» DATA PROVIDED:

□ □ □ □

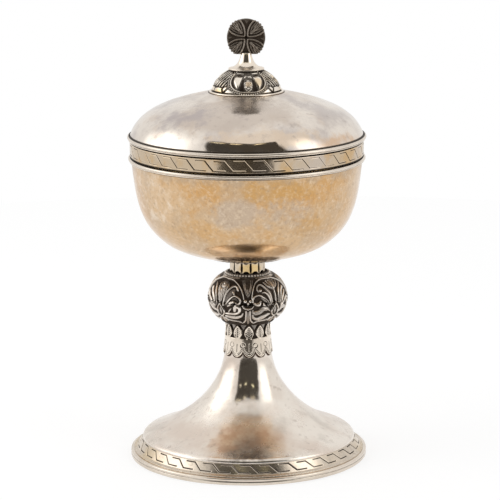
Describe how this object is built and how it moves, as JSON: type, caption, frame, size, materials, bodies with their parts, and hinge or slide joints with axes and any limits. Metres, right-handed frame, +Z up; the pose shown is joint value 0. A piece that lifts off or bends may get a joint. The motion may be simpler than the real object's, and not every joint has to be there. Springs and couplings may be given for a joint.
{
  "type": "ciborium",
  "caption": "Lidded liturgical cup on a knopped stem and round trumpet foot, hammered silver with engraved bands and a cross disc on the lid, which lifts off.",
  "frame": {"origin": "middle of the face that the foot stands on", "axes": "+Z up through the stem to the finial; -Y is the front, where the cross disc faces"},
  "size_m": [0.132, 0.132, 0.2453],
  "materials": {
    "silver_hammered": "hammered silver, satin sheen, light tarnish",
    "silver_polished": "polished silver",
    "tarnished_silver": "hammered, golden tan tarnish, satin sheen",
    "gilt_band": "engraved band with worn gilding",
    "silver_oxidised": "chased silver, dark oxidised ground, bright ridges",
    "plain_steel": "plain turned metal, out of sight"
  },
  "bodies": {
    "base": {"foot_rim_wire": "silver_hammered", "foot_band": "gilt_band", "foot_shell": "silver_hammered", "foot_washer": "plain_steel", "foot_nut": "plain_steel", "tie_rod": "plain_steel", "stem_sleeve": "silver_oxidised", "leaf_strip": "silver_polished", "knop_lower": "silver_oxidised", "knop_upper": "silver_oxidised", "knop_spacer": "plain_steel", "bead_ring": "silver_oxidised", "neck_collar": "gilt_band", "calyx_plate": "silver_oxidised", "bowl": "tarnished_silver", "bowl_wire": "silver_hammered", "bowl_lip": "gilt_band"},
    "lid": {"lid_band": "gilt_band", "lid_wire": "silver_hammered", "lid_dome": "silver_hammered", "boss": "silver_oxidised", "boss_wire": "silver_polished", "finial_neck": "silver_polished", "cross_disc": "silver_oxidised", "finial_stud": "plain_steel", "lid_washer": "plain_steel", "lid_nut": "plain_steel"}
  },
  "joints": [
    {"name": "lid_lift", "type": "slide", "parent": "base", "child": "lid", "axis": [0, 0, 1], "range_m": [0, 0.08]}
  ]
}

□ □ □ □

» SHORT EXERCISE:
The data above must be returned in full, exactly as written.

» TASK OUTPUT:
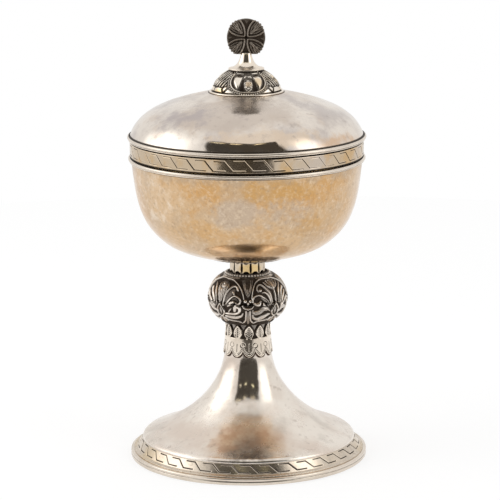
Describe how this object is built and how it moves, as JSON: type, caption, frame, size, materials, bodies with their parts, and hinge or slide joints with axes and any limits. Metres, right-handed frame, +Z up; the pose shown is joint value 0. A piece that lifts off or bends may get a joint. The motion may be simpler than the real object's, and not every joint has to be there. Springs and couplings may be given for a joint.
{
  "type": "ciborium",
  "caption": "Lidded liturgical cup on a knopped stem and round trumpet foot, hammered silver with engraved bands and a cross disc on the lid, which lifts off.",
  "frame": {"origin": "middle of the face that the foot stands on", "axes": "+Z up through the stem to the finial; -Y is the front, where the cross disc faces"},
  "size_m": [0.132, 0.132, 0.2453],
  "materials": {
    "silver_hammered": "hammered silver, satin sheen, light tarnish",
    "silver_polished": "polished silver",
    "tarnished_silver": "hammered, golden tan tarnish, satin sheen",
    "gilt_band": "engraved band with worn gilding",
    "silver_oxidised": "chased silver, dark oxidised ground, bright ridges",
    "plain_steel": "plain turned metal, out of sight"
  },
  "bodies": {
    "base": {"foot_rim_wire": "silver_hammered", "foot_band": "gilt_band", "foot_shell": "silver_hammered", "foot_washer": "plain_steel", "foot_nut": "plain_steel", "tie_rod": "plain_steel", "stem_sleeve": "silver_oxidised", "leaf_strip": "silver_polished", "knop_lower": "silver_oxidised", "knop_upper": "silver_oxidised", "knop_spacer": "plain_steel", "bead_ring": "silver_oxidised", "neck_collar": "gilt_band", "calyx_plate": "silver_oxidised", "bowl": "tarnished_silver", "bowl_wire": "silver_hammered", "bowl_lip": "gilt_band"},
    "lid": {"lid_band": "gilt_band", "lid_wire": "silver_hammered", "lid_dome": "silver_hammered", "boss": "silver_oxidised", "boss_wire": "silver_polished", "finial_neck": "silver_polished", "cross_disc": "silver_oxidised", "finial_stud": "plain_steel", "lid_washer": "plain_steel", "lid_nut": "plain_steel"}
  },
  "joints": [
    {"name": "lid_lift", "type": "slide", "parent": "base", "child": "lid", "axis": [0, 0, 1], "range_m": [0, 0.08]}
  ]
}